■ WHAT THE TASK REQUIRES: Exactly repeat the full listing that follows.
>> BEGIN AVAILABLE RECORDS
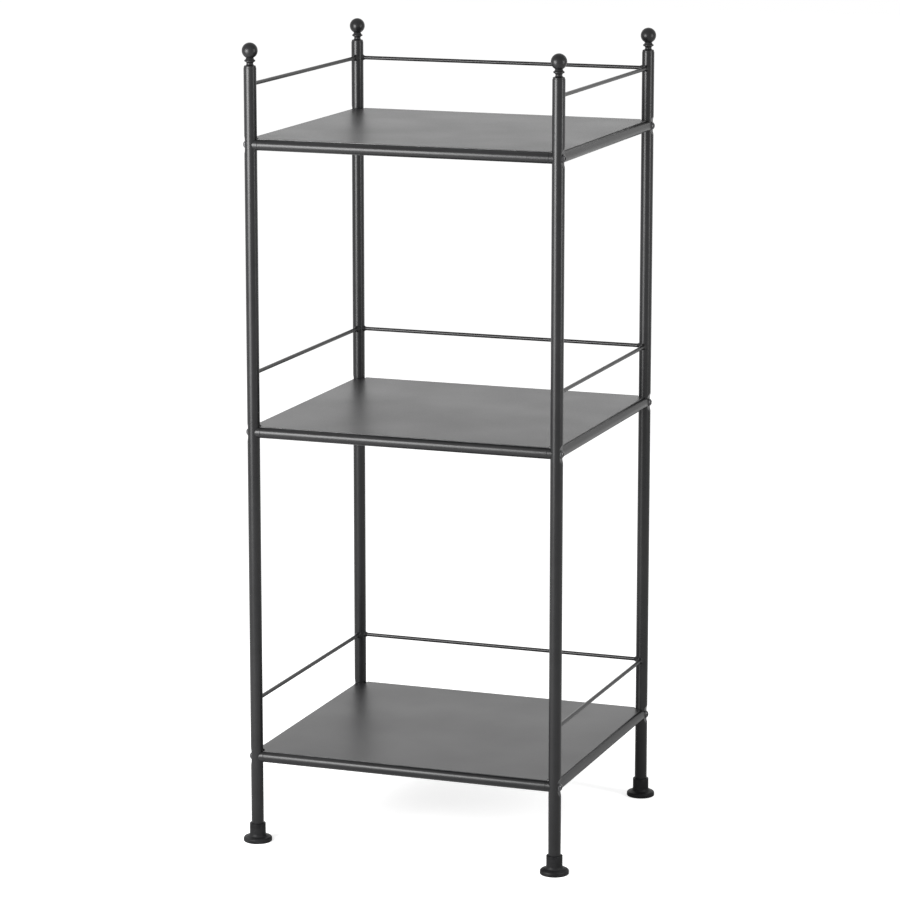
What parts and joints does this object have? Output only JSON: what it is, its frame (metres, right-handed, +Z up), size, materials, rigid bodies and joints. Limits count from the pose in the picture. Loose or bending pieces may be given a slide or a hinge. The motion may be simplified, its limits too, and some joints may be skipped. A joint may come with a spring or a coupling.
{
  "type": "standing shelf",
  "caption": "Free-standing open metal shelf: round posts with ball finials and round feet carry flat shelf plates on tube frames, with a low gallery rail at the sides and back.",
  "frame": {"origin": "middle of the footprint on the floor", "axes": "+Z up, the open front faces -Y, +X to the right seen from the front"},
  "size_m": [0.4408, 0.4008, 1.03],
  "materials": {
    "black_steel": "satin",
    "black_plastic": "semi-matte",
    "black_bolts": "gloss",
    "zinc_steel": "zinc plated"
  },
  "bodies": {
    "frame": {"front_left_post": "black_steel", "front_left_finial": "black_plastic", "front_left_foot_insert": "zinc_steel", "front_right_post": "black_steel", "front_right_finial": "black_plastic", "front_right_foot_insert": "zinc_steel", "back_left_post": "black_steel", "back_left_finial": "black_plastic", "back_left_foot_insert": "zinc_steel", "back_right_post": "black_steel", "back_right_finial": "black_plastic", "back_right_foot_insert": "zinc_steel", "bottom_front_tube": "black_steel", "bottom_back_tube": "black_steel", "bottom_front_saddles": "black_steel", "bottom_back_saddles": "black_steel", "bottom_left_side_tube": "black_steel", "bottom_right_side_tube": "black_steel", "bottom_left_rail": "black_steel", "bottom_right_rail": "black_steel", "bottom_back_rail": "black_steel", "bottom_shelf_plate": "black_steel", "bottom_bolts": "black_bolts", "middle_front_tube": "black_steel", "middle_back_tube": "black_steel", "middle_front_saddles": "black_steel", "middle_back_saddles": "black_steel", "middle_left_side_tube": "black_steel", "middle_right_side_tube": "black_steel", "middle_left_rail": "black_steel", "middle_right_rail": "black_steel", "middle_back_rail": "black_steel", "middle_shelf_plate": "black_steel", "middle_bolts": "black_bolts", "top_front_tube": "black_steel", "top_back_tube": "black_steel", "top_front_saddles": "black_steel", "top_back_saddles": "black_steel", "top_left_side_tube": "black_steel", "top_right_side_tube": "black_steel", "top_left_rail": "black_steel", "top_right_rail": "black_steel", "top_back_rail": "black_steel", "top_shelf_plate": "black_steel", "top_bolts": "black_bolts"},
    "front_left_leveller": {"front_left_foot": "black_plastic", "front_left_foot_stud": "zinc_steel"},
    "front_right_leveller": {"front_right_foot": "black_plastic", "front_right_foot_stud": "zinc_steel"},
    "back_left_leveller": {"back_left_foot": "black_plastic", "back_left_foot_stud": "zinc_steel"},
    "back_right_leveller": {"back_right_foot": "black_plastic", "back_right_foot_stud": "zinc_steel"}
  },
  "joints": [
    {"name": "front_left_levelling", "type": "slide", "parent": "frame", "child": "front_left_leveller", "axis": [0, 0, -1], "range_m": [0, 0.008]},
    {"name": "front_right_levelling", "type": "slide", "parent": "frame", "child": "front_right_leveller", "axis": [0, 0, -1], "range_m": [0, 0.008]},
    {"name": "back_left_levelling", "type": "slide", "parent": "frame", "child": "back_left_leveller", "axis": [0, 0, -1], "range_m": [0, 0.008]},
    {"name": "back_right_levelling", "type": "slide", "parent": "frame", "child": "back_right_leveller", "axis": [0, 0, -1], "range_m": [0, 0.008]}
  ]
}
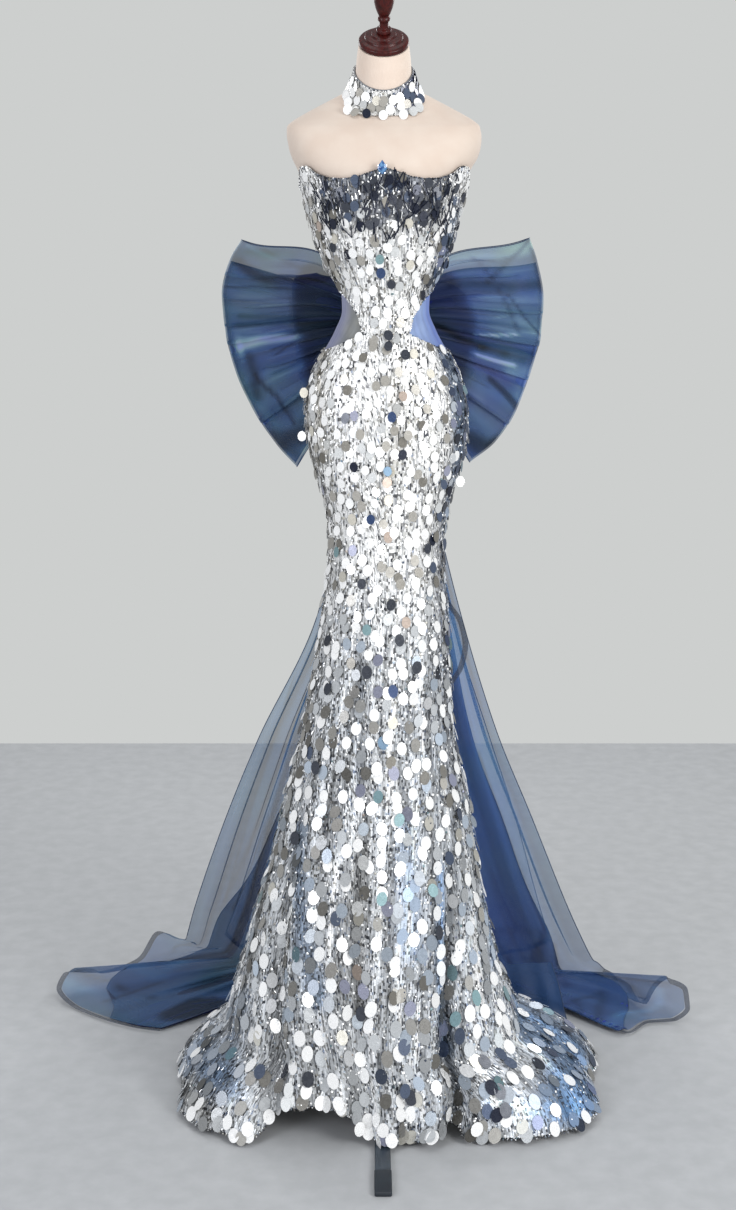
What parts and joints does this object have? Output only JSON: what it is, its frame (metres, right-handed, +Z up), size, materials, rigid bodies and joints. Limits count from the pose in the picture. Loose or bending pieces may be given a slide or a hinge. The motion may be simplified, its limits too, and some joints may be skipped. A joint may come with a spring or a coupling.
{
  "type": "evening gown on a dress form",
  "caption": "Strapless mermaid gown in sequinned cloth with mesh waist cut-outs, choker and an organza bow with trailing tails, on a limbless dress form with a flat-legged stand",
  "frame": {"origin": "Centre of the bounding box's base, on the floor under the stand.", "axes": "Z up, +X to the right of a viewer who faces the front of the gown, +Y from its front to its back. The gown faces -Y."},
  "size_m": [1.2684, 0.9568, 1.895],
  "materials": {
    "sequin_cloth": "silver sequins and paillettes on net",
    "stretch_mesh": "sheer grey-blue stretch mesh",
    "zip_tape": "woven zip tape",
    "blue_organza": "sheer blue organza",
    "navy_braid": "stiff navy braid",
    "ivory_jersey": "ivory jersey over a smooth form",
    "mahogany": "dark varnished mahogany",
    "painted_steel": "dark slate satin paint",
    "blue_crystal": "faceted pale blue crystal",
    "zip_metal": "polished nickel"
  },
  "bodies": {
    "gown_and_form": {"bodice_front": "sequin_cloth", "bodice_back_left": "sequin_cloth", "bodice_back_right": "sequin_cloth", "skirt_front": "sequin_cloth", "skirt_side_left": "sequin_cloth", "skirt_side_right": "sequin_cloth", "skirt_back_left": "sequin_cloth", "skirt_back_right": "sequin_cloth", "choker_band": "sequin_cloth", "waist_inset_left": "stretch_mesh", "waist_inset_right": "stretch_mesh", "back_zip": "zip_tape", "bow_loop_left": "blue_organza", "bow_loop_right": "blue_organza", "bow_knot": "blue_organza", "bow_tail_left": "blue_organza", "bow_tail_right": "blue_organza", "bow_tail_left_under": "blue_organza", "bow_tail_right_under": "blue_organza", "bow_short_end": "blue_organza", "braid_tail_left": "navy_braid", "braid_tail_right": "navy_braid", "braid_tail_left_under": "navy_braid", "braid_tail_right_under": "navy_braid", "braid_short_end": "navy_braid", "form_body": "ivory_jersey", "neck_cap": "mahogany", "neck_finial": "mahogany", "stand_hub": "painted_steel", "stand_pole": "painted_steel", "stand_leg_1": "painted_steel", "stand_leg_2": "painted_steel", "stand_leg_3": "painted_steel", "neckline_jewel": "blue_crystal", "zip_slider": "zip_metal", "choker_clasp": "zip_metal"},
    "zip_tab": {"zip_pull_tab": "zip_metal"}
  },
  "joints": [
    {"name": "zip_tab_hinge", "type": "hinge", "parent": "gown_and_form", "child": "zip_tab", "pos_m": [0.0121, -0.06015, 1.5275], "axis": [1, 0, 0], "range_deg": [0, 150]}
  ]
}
>> END AVAILABLE RECORDS
■ ANSWER TO THE EXERCISE:
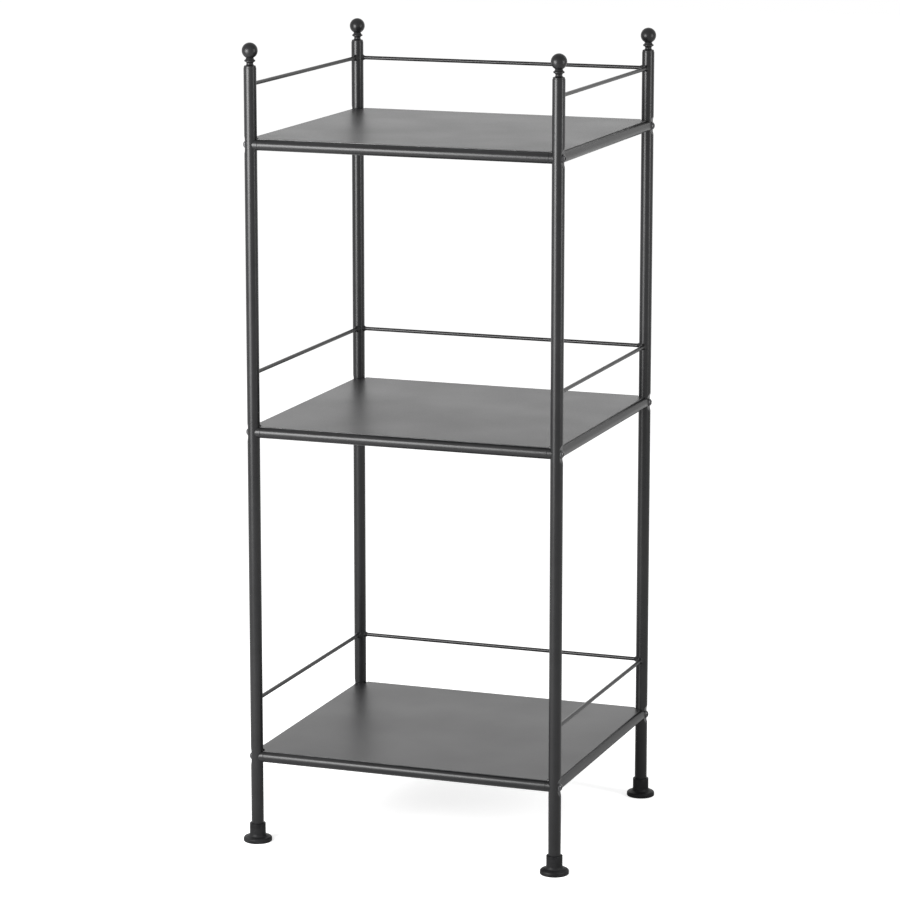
What parts and joints does this object have? Output only JSON: what it is, its frame (metres, right-handed, +Z up), size, materials, rigid bodies and joints. Limits count from the pose in the picture. Loose or bending pieces may be given a slide or a hinge. The motion may be simplified, its limits too, and some joints may be skipped. A joint may come with a spring or a coupling.
{
  "type": "standing shelf",
  "caption": "Free-standing open metal shelf: round posts with ball finials and round feet carry flat shelf plates on tube frames, with a low gallery rail at the sides and back.",
  "frame": {"origin": "middle of the footprint on the floor", "axes": "+Z up, the open front faces -Y, +X to the right seen from the front"},
  "size_m": [0.4408, 0.4008, 1.03],
  "materials": {
    "black_steel": "satin",
    "black_plastic": "semi-matte",
    "black_bolts": "gloss",
    "zinc_steel": "zinc plated"
  },
  "bodies": {
    "frame": {"front_left_post": "black_steel", "front_left_finial": "black_plastic", "front_left_foot_insert": "zinc_steel", "front_right_post": "black_steel", "front_right_finial": "black_plastic", "front_right_foot_insert": "zinc_steel", "back_left_post": "black_steel", "back_left_finial": "black_plastic", "back_left_foot_insert": "zinc_steel", "back_right_post": "black_steel", "back_right_finial": "black_plastic", "back_right_foot_insert": "zinc_steel", "bottom_front_tube": "black_steel", "bottom_back_tube": "black_steel", "bottom_front_saddles": "black_steel", "bottom_back_saddles": "black_steel", "bottom_left_side_tube": "black_steel", "bottom_right_side_tube": "black_steel", "bottom_left_rail": "black_steel", "bottom_right_rail": "black_steel", "bottom_back_rail": "black_steel", "bottom_shelf_plate": "black_steel", "bottom_bolts": "black_bolts", "middle_front_tube": "black_steel", "middle_back_tube": "black_steel", "middle_front_saddles": "black_steel", "middle_back_saddles": "black_steel", "middle_left_side_tube": "black_steel", "middle_right_side_tube": "black_steel", "middle_left_rail": "black_steel", "middle_right_rail": "black_steel", "middle_back_rail": "black_steel", "middle_shelf_plate": "black_steel", "middle_bolts": "black_bolts", "top_front_tube": "black_steel", "top_back_tube": "black_steel", "top_front_saddles": "black_steel", "top_back_saddles": "black_steel", "top_left_side_tube": "black_steel", "top_right_side_tube": "black_steel", "top_left_rail": "black_steel", "top_right_rail": "black_steel", "top_back_rail": "black_steel", "top_shelf_plate": "black_steel", "top_bolts": "black_bolts"},
    "front_left_leveller": {"front_left_foot": "black_plastic", "front_left_foot_stud": "zinc_steel"},
    "front_right_leveller": {"front_right_foot": "black_plastic", "front_right_foot_stud": "zinc_steel"},
    "back_left_leveller": {"back_left_foot": "black_plastic", "back_left_foot_stud": "zinc_steel"},
    "back_right_leveller": {"back_right_foot": "black_plastic", "back_right_foot_stud": "zinc_steel"}
  },
  "joints": [
    {"name": "front_left_levelling", "type": "slide", "parent": "frame", "child": "front_left_leveller", "axis": [0, 0, -1], "range_m": [0, 0.008]},
    {"name": "front_right_levelling", "type": "slide", "parent": "frame", "child": "front_right_leveller", "axis": [0, 0, -1], "range_m": [0, 0.008]},
    {"name": "back_left_levelling", "type": "slide", "parent": "frame", "child": "back_left_leveller", "axis": [0, 0, -1], "range_m": [0, 0.008]},
    {"name": "back_right_levelling", "type": "slide", "parent": "frame", "child": "back_right_leveller", "axis": [0, 0, -1], "range_m": [0, 0.008]}
  ]
}
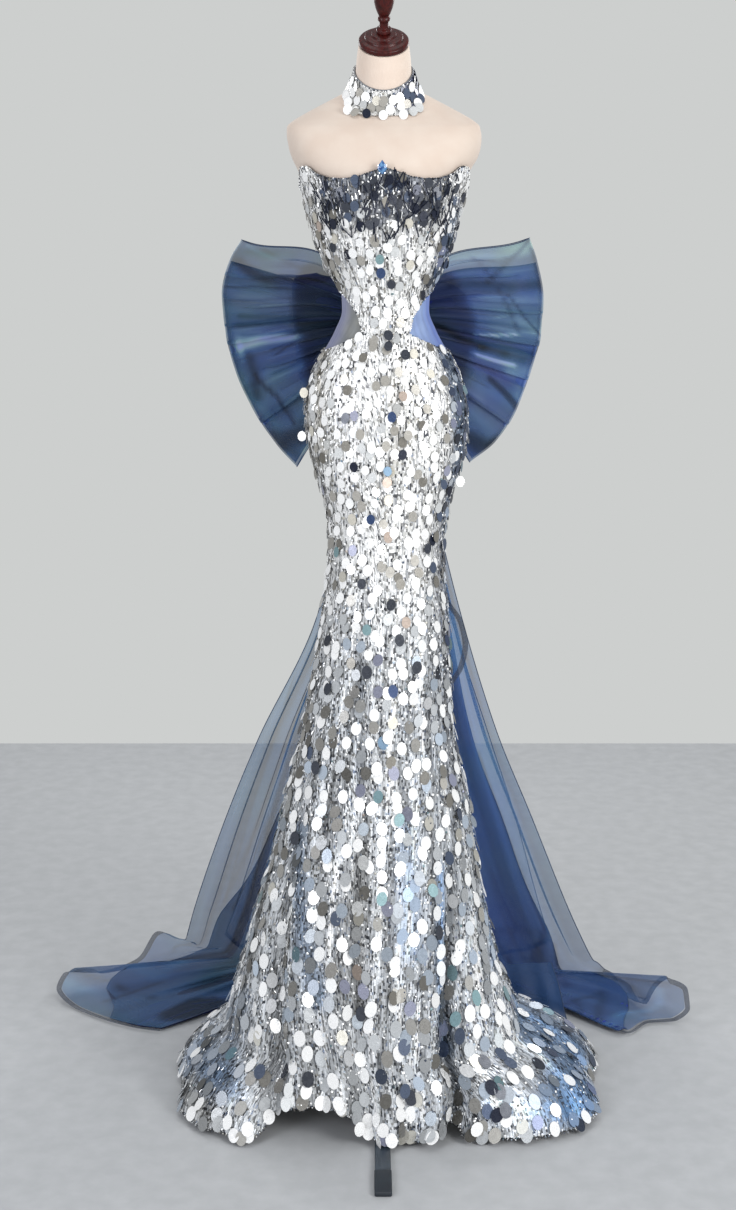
What parts and joints does this object have? Output only JSON: what it is, its frame (metres, right-handed, +Z up), size, materials, rigid bodies and joints. Limits count from the pose in the picture. Loose or bending pieces may be given a slide or a hinge. The motion may be simplified, its limits too, and some joints may be skipped. A joint may come with a spring or a coupling.
{
  "type": "evening gown on a dress form",
  "caption": "Strapless mermaid gown in sequinned cloth with mesh waist cut-outs, choker and an organza bow with trailing tails, on a limbless dress form with a flat-legged stand",
  "frame": {"origin": "Centre of the bounding box's base, on the floor under the stand.", "axes": "Z up, +X to the right of a viewer who faces the front of the gown, +Y from its front to its back. The gown faces -Y."},
  "size_m": [1.2684, 0.9568, 1.895],
  "materials": {
    "sequin_cloth": "silver sequins and paillettes on net",
    "stretch_mesh": "sheer grey-blue stretch mesh",
    "zip_tape": "woven zip tape",
    "blue_organza": "sheer blue organza",
    "navy_braid": "stiff navy braid",
    "ivory_jersey": "ivory jersey over a smooth form",
    "mahogany": "dark varnished mahogany",
    "painted_steel": "dark slate satin paint",
    "blue_crystal": "faceted pale blue crystal",
    "zip_metal": "polished nickel"
  },
  "bodies": {
    "gown_and_form": {"bodice_front": "sequin_cloth", "bodice_back_left": "sequin_cloth", "bodice_back_right": "sequin_cloth", "skirt_front": "sequin_cloth", "skirt_side_left": "sequin_cloth", "skirt_side_right": "sequin_cloth", "skirt_back_left": "sequin_cloth", "skirt_back_right": "sequin_cloth", "choker_band": "sequin_cloth", "waist_inset_left": "stretch_mesh", "waist_inset_right": "stretch_mesh", "back_zip": "zip_tape", "bow_loop_left": "blue_organza", "bow_loop_right": "blue_organza", "bow_knot": "blue_organza", "bow_tail_left": "blue_organza", "bow_tail_right": "blue_organza", "bow_tail_left_under": "blue_organza", "bow_tail_right_under": "blue_organza", "bow_short_end": "blue_organza", "braid_tail_left": "navy_braid", "braid_tail_right": "navy_braid", "braid_tail_left_under": "navy_braid", "braid_tail_right_under": "navy_braid", "braid_short_end": "navy_braid", "form_body": "ivory_jersey", "neck_cap": "mahogany", "neck_finial": "mahogany", "stand_hub": "painted_steel", "stand_pole": "painted_steel", "stand_leg_1": "painted_steel", "stand_leg_2": "painted_steel", "stand_leg_3": "painted_steel", "neckline_jewel": "blue_crystal", "zip_slider": "zip_metal", "choker_clasp": "zip_metal"},
    "zip_tab": {"zip_pull_tab": "zip_metal"}
  },
  "joints": [
    {"name": "zip_tab_hinge", "type": "hinge", "parent": "gown_and_form", "child": "zip_tab", "pos_m": [0.0121, -0.06015, 1.5275], "axis": [1, 0, 0], "range_deg": [0, 150]}
  ]
}